Our schools simply must do better. It is essential, too, that we provide a base of knowledge for our students in order to produce citizens who can serve in the Foreign Service, the intelligence community and the armed forces. The State Department is struggling to recruit enough foreign language speakers, U.S. generals are cautioning that enlistees cannot read training manuals for sophisticated equipment, and a report from the XVIII Airborne Corps in Iraq found that out of 250 intelligence personnel, fewer than five had the "aptitude to put pieces together to form a conclusion."

Schools of Thought blog: Report calls education a national security issue

For the United States to maintain its role of military and diplomatic leadership, it needs highly qualified and capable men and women to conduct its foreign affairs. Knowledge of the world and of foreign languages is essential.

Finally, we must also foster a deeper understanding of America's core institutions and values. Successfully educating our young people about our country, its governmental institutions and values — what is sometimes called "civics" — is crucial to our coherence as a population and for informed citizenry.
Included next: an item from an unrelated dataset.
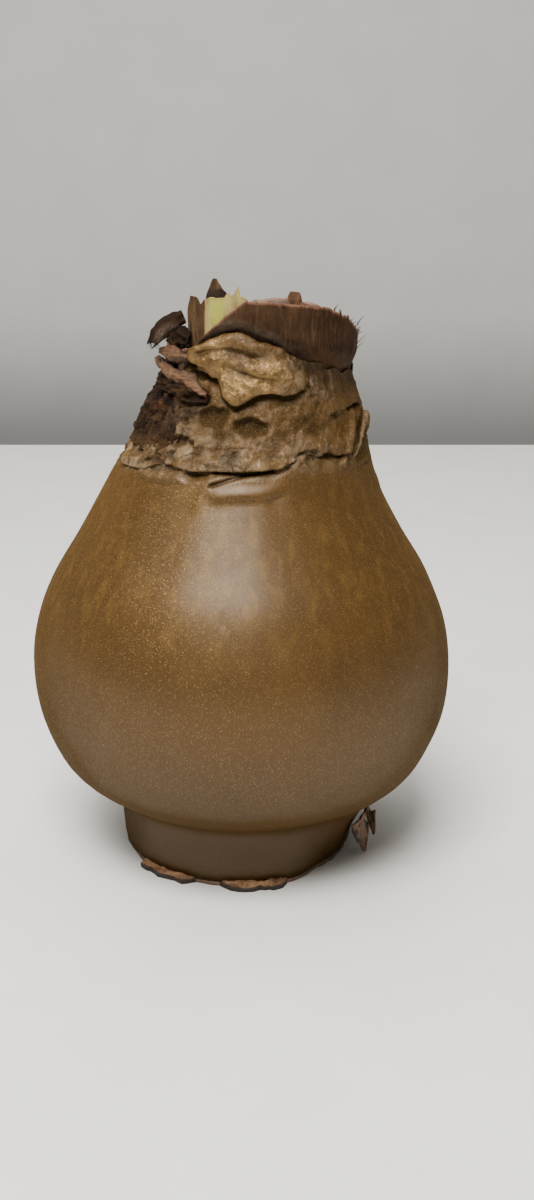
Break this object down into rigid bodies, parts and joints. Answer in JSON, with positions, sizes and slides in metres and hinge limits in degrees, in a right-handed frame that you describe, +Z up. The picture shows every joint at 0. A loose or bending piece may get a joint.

A year ago, we brought together leaders in education, politics, business, academia and the armed forces and diplomatic communities to assess the nation's educational challenges in the context of national security. We believe education is posing direct threats to our nation: to economic growth, to intellectual property and competitiveness, to the protection of U.S. physical safety and to U.S. global awareness, unity and cohesion.

Based on our consultations with these leaders, we offer three recommendations that build upon our core American strengths and the work already under way in schools, districts and states across the nation. America must compete successfully globally, but reform must have a distinctly American character, tapping our creativity, capacity for innovation and the power of competition. Our recommendations are as follows:

• Implement educational expectations and assessments in subjects vital to protecting national security. States should expand the Common Core State Standards and implement assessments that more meaningfully measure student achievement. Children in every state must have strong foundations in science, technology, and foreign language, and skills like creative thinking and problem solving if they are to be competitive nationally and globally.

• Make structural changes to provide all students with meaningful choices. States and school districts should give parents a much wider range of educational options so children are not trapped in failing schools. Choice is especially important for poor parents who are more likely to live in districts with underperforming schools; mobility gives these children vital options. Enhanced choice and competition among schools, in an environment of equitable resource allocation, will fuel the innovation necessary to transform results.

• Launch a "national security readiness audit" to hold schools and policymakers accountable for results and to raise public awareness. We need a stronger and more coordinated effort to assess school-level information — from basic educational outcomes, like the proportion of students passing courses and graduating from high school to specific national security-related skills, such as mastering foreign languages and computer skills.

America's greatest strengths stem from the freedom to innovate, create, compete and succeed. Without a wide base of educated and capable citizens, our strengths will fade, and the United States will lose its capacity to lead in the international community.

We embarked on this project because we believe the crucial question for our generation is whether, on our watch, the American dream becomes the American memory.

We hope and believe that if the country refocuses and reprioritizes, the American dream can be sustained for future generations.